If you cannot reliably get that evidence today, you do not have an escalation problem. You have a visibility problem. A short workflow review can usually identify what is missing and why it is missing. If you want help, talk to an expert.

7) Ownership and change control

Define how the policy changes and how the team is notified.

  • Policy owner: [name or role]
  • Change approval: [who can approve]
  • Change log: [where changes are recorded]
  • Training expectation: [what “trained” means for new responders]

8) Quick test protocol (run after every change)

After any change to coverage or escalation:

  1. Place a controlled test call.
  2. Confirm the primary attempt targets the correct person.
  3. Let it escalate one step and confirm timing.
  4. Confirm the log shows what happened, not just “missed.”

If your policy is not testable, it is not real.

Common failure patterns (and what to change in the policy)

Common failure patterns (and what to change in the policy)

The policy exists, but responders still “wing it”

Your triggers are probably vague, or your policy is hard to find. Tighten the urgent definition. Put the policy where people look during a real miss.

Escalation is technically correct, but too slow

Shorten timeouts, and remove steps that do not change the outcome. A five-step chain that takes ten minutes is a voicemail policy with extra steps.
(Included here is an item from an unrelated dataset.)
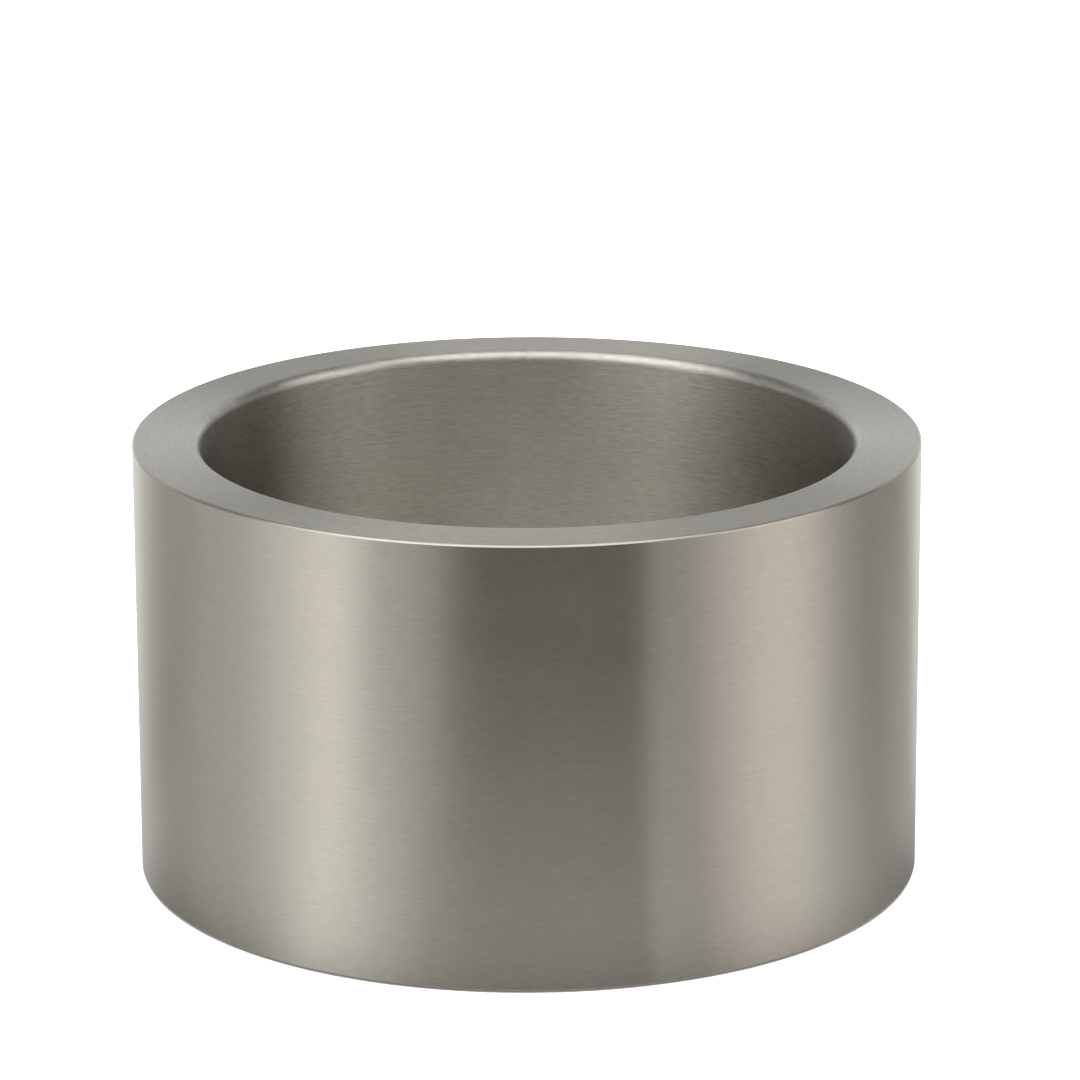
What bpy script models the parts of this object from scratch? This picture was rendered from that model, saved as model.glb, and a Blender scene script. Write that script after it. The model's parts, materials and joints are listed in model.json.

Reviews turn into arguments

That is usually an evidence problem. You need logs that separate “busy,” “unreachable,” and “no answer.” Without that, you cannot pick the right fix.

Getting started

Getting started

How to implement an after-hours escalation policy

  1. Define urgency: Write down what qualifies as urgent after hours and what does not.
  2. Set timing: Choose explicit timeouts for primary and backup coverage.
  3. Choose the fallback outcome: Decide what happens when nobody answers live.
  4. Require evidence: Make sure logs capture who was tried, timing, and outcomes.
  5. Test the policy: Run a controlled call after changes and verify escalation plus logging.